Smaller companies with a digital-first marketing approach stand to benefit most from this extended timeline. A single-film collaboration offers one shot at customer acquisition. A two-part story creates multiple entry points, allowing brands to build drop calendars that align with trailers, premieres, and cultural milestones spread across years rather than weeks.
The real advantage isn’t just more opportunities to sell. It’s more time to build relationships with customers who arrived through a cultural moment and stayed because the product delivered.
The Takeaway
If “Defying Gravity” was about rising above limits, then Glinda’s “Popular” reveals how brands stay relevant: by meeting people where they are.
Wicked demonstrated that entertainment IP can function as a modern marketing infrastructure, turning mass anticipation into measurable engagement.
For direct-to-consumer brands, the campaign offered more than visibility; it provided a blueprint for growth in a climate defined by rising acquisition costs and stricter data privacy rules. That shift matters because it points to a future where storytelling and commerce are no longer separate, but symbiotic.
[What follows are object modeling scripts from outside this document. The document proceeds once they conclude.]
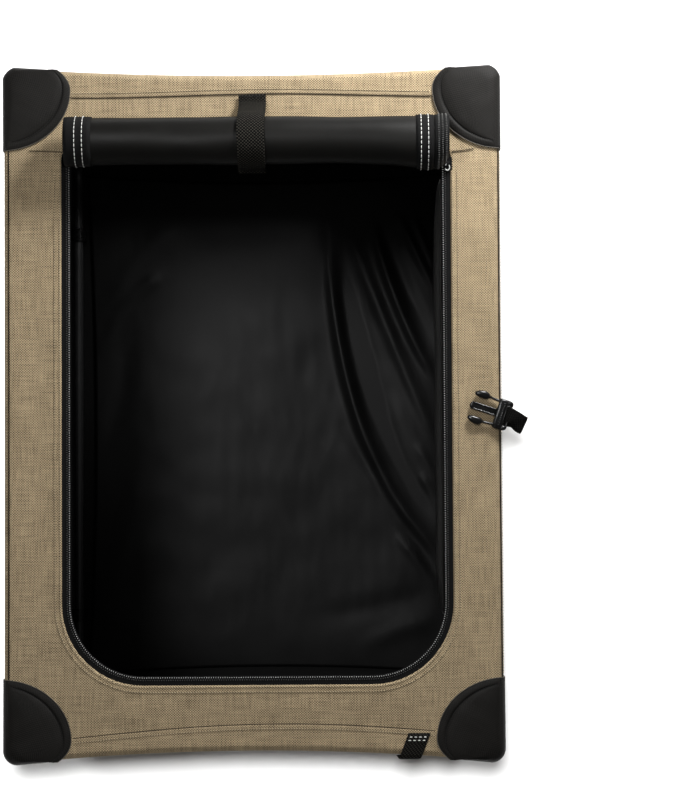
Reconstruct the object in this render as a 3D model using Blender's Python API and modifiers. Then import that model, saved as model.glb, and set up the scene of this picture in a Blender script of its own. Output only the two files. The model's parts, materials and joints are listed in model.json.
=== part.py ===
"""Folding pet kennel: fabric walls round a tube frame that folds flat on knee-jointed legs.

Metres, +Z up. The origin is the middle of the flat underside. +Y is the rear, where the
roof door is rolled up, and +X is the right-hand side.
"""
import math

import bmesh
import bpy
from mathutils import Matrix, Vector
from mathutils.geometry import convex_hull_2d

# Overall size of the erect kennel, over its corner patches
WIDTH = 0.546
LENGTH = 0.762
HEIGHT = 0.533

# Clearances
GAP = 0.0003
TUBE_ROOM = 0.0028
FOLD_ROOM = 0.0004
EDGE_ROOM = 0.0010

# Sheet stock
FABRIC_T = 0.0016
PATCH_T = 0.0015
NET_T = 0.0012
TAPE_T = 0.0012
WEBBING_T = 0.0016

# Bands round the roof and the base, and how far their edges draw in between the corners
ROOF_BAND_H = 0.036
BASE_BAND_H = 0.034
CORNER_R = 0.012
SIDE_SAG = 0.002
ROOF_END_SAG = 0.009
BASE_END_SAG = 0.002

# Corner patches: a leaf whose widest point lies a little way in from the end edge
LEAF_X = 0.075
LEAF_SHIFT = 0.027
LEAF_TO_SIDE = 0.066
LEAF_TO_END = 0.050

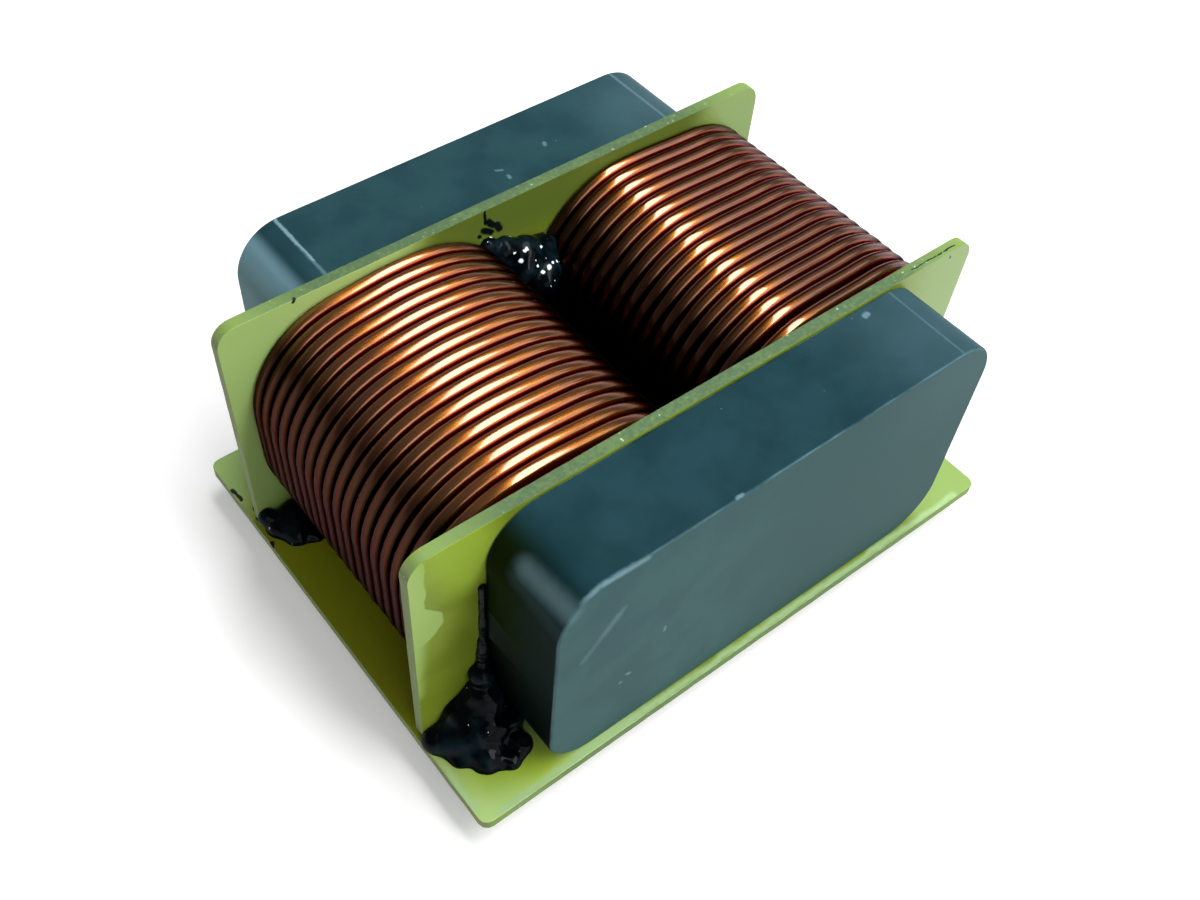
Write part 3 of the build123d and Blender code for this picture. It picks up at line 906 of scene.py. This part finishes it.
def glueMesh(make, lump):
    ball = bpy.data.metaballs.new("lump")
    ball.resolution = make["grain"]
    ball.threshold = make["threshold"]
    lumps = [((x, y, z), radius * make["ballScale"]) for x, y, z, radius in lump["balls"]]
    for start, end, radius in lump["beads"]:
        start, end = Vector(start), Vector(end)
        count = round((end - start).length / radius)
        lumps += [(start.lerp(end, i / count), radius * make["beadScale"]) for i in range(count + 1)]
    for place, radius in lumps:
        element = ball.elements.new()
        element.co = place
        element.radius = radius
    piece = intoScene("lump", ball)
    bpy.context.view_layer.update()
    mesh = applied(piece)
    shape = bmesh.new()
    shape.from_mesh(mesh)
    for vertex in shape.verts:
        place = vertex.co * make["rippleSize"]
        swell = noise.noise(place) + make["finerShare"] * noise.noise(place * make["finer"])
        vertex.co += vertex.normal * swell * make["ripple"]
    for axis, sign, wall in lump["walls"]:
        normal = Vector([sign if letter == axis else 0 for letter in "xyz"])
        parts = shape.verts[:] + shape.edges[:] + shape.faces[:]
        cut = bmesh.ops.bisect_plane(shape, geom=parts, plane_co=normal * wall * sign, plane_no=-normal,
                                     clear_outer=True)
        rim = [e for e in cut["geom_cut"] if isinstance(e, bmesh.types.BMEdge)]
        bmesh.ops.holes_fill(shape, edges=rim, sides=0)
    bmesh.ops.recalc_face_normals(shape, faces=shape.faces)
    shape.to_mesh(mesh)
    shape.free()
    mesh.transform(Matrix.Scale(mm, 4))
    return mesh


for node, lump in glueLumps.items():
    makePiece(node + "_lump", glueMesh(glueMake, lump), epoxy, node, sharp=60)
print("glue made")


# CAD nodes that stay: sleeves and spacers

for side in ("left", "right"):
    for node, material in ((side + "_sleeve", paper), (side + "_gap_spacer", spacerBoard)):
        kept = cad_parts[node].data.materials
        kept.clear()
        kept.append(material)


# Floor, light and camera

stageMake = {
    "floorSize": 6.0, "floorColour": (0.82, 0.82, 0.82, 1), "glow": (0.3, 0.3, 0.3, 1),
    "bounce": (0.35, 0.35, 0.35, 1),  # the floor's colour where only its light arrives
    "nearEnd": 300, "farFrom": 800,  # millimetres: between them the lamps' light ends and the glow grows
    "ambient": 0.17, "ceiling": 0.035,
    "sweepTop": 0.12, "ceilingFrom": 0.42,  # heights of a direction, 0 level to 1 up
}
photoView = {
    "width": 1200, "height": 900, "azimuth": -39.65, "elevation": 52.55, "roll": 2.95,
    "distance": 168.67, "target": (-4.63, 3.08, -2.42),  # millimetres
    "focal": 1255.28, "principal": (547.88, 488.62), "sensor": 36,  # pixels, and millimetres of sensor
    "clipStart": 0.01,
}
lamps = {
    # place: metres from the middle of the plate; aim: the way a lamp faces; size in metres, power in watts
    "strip": {"place": (0.226, -0.15, 0.64), "aim": (0, 0, -1), "size": (0.285, 1.12), "power": 7.2,
              "shape": "ELLIPSE"},
    "wide": {"place": (0.62, -0.2, 0.64), "aim": (0, 0, -1), "size": (0.5, 0.4), "power": 0.55,
             "shape": "RECTANGLE"},
    "front": {"place": (0.15, -0.8, 0.48), "aim": (-0.15, 0.8, -0.46), "size": (1.3, 0.8), "power": 5.0,
              "shape": "RECTANGLE"},
}


def shownRay(shader):
    # 1 where the camera, a reflection or clear glass looks, 0 where light only bounces
    ray = [shader.node("LightPath", output=name) for name in
           ("Is Camera Ray", "Is Glossy Ray", "Is Transmission Ray")]
    return ray[0].most(ray[1]).most(ray[2])


def makeFloor(make):
    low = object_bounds()[0]
    half = make["floorSize"] / 2
    corners = [(-half, -half, low.z), (half, -half, low.z), (half, half, low.z), (-half, half, low.z)]
    mesh = bpy.data.meshes.new("floor")
    mesh.from_pydata(corners, [], [(0, 1, 2, 3)])
    floor = intoScene("floor", mesh)
    floor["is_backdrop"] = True
    shader = Shader("floorPaint")
    seen = shownRay(shader)
    lit = shader.node("BsdfDiffuse", {}, {"Color": shader.mix(seen, make["bounce"], make["floorColour"])})
    x, y = shader.parts(shader.place())[:2]
    far = shader.step(x * x + y * y, make["nearEnd"] ** 2, make["farFrom"] ** 2)
    glow = shader.mix(seen, black, shader.mix(far, make["glow"], white))
    both = shader.node("AddShader", {}, {0: lit, 1: shader.node("Emission", {}, {"Color": glow})})
    shader.node("OutputMaterial", {}, {"Surface": both})
    mesh.materials.append(shader.material)


def makeWorld(make):
    world = bpy.data.worlds.new("studio")
    bpy.context.scene.world = world
    world.use_nodes = True
    shader = Shader("worldDraft")
    bpy.data.materials.remove(shader.material)
    shader.tree = world.node_tree
    shader.tree.nodes.clear()
    height = shader.parts(shader.node("TexCoord", output="Generated"))[2]
    dimming = shader.step(height, make["sweepTop"], make["ceilingFrom"]) * (1 - make["ceiling"])
    shown = shownRay(shader) * (1 - make["ambient"])
    strength = make["ambient"] + shown * (1 - dimming)
    surface = shader.node("Background", {}, {"Color": white, "Strength": strength})
    shader.node("OutputWorld", {}, {"Surface": surface})


def makeLamp(name, make):
    light = bpy.data.lights.new(name, "AREA")
    light.shape = make["shape"]
    light.size, light.size_y = make["size"]
    light.energy = make["power"]
    lamp = intoScene(name, light)
    lamp.location = make["place"]
    lamp.rotation_euler = Vector(make["aim"]).to_track_quat("-Z", "Y").to_euler()


def makeCamera(view):
    azimuth, elevation, roll = (math.radians(view[key]) for key in ("azimuth", "elevation", "roll"))
    back = Vector((math.sin(azimuth) * math.cos(elevation), -math.cos(azimuth) * math.cos(elevation),
                   math.sin(elevation)))
    level = Vector((math.cos(azimuth), math.sin(azimuth), 0))
    over = back.cross(level)
    right = math.cos(roll) * level + math.sin(roll) * over
    up = math.cos(roll) * over - math.sin(roll) * level
    camera = bpy.data.cameras.new("camera")
    camera.sensor_width = view["sensor"]
    camera.lens = view["focal"] / view["width"] * view["sensor"]
    camera.shift_x = (view["width"] / 2 - view["principal"][0]) / view["width"]
    camera.shift_y = (view["principal"][1] - view["height"] / 2) / view["width"]
    camera.clip_start = view["clipStart"]
    holder = intoScene("camera", camera)
    turn = Matrix((right, up, back)).transposed().to_4x4()
    holder.matrix_world = Matrix.Translation((Vector(view["target"]) + back * view["distance"]) * mm) @ turn
    bpy.context.scene.camera = holder


makeFloor(stageMake)
makeWorld(stageMake)
for name, make in lamps.items():
    makeLamp(name, make)
makeCamera(photoView)
bpy.context.scene.view_settings.view_transform = "Standard"
print("stage made")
Limited drops create urgency. Collectible design fosters loyalty. Storytelling built around characters that audiences already love converts faster than traditional paid media.
In other words, theatrical IP gives brands permission to participate in culture rather than interrupt it, transforming fandom into a measurable business asset.
For companies navigating stricter privacy regulations and fragmented attention spans, these partnerships deliver what performance marketing increasingly cannot: access to younger shoppers through channels that feel organic rather than intrusive.
Whether it’s premium chocolate bars or emerald-tinted nail polish, every product becomes a bridge between fandom and commerce.
The yellow brick road to Gen Z’s wallet doesn’t require massive ad budgets. It requires showing up where culture already lives, offering something worth keeping, and trusting that the right collaborations can carry brands somewhere over the rainbow.